Cemeteries in the US set their own rules, and typically install concrete grave boxes to keep the landscape even, for easier maintenance, and prevent the ground from caving into a grave site. For Jewish burials, in which an unembalmed body is placed in the earth in a pine box, a cemetery will forgo the bottom of the concrete liner, allowing the casket to make contact with the dirt.

Faas and Mourning Dove co-founder Sue Cross are betting that a generation of aging baby boomers will start requesting green burials as awareness slowly dawns.

"We've been afraid to look at death, plan for it, and talk about it," said Cross, who came to this work by studying death rituals of her own Hungarian heritage. "We also end up spending a lot of money on things like concrete vaults and metal caskets that keep us from returning to the cycle of life."

While running a booth last May at the Down to Earth Expo, which drew 8,000 visitors to the Hynes Veterans Convention Center in Boston, Faas was not surprised by the number of environmentalists who, like herself a few years earlier, had never considered the impact of their final carbon footprint. Most assumed cremation was the obvious green choice, not realizing that running a cremator for two hours at 1,800 degrees requires an immense amount of energy for a process that, given the right conditions, will occur naturally.

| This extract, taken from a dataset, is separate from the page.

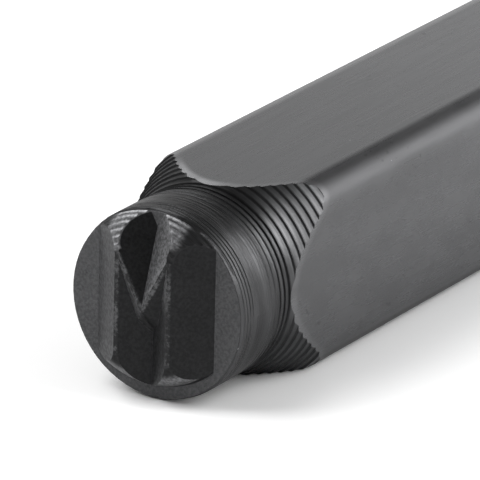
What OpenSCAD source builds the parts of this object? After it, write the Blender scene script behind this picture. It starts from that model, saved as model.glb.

Green burial represents the most significant change to funeral practices since cremation, according to author Harris, and the industry is scrambling to figure out how to make it financially viable. "There are ways that the industry can engage and make a profit," he said, "but the margins may be smaller."

Harris said the cost of a green burial can run from a couple hundred dollars to the low thousands, with an average of $3,000. But expensive caskets could bring the cost higher.

"If someone were to ask for an eco-friendly funeral, we would get them the information they needed," said Chad Keefe, of Cambridge's Keefe Funeral Home. In Quincy, Keohane Funeral & Cremation Service has jumped ahead of the trend by establishing the New England Green Burial Society, making it the first funeral home in the state to be certified by the national council. Funeral director Dennis Keohane said, "The challenge right now is getting the word out there. Many people don't even know this is a possibility."

Still, Harris believes green funerals will start moving into the mainstream in leaps and bounds. "There is something appealing about returning to the earth as your final act on earth, and using your remains to push up a tree."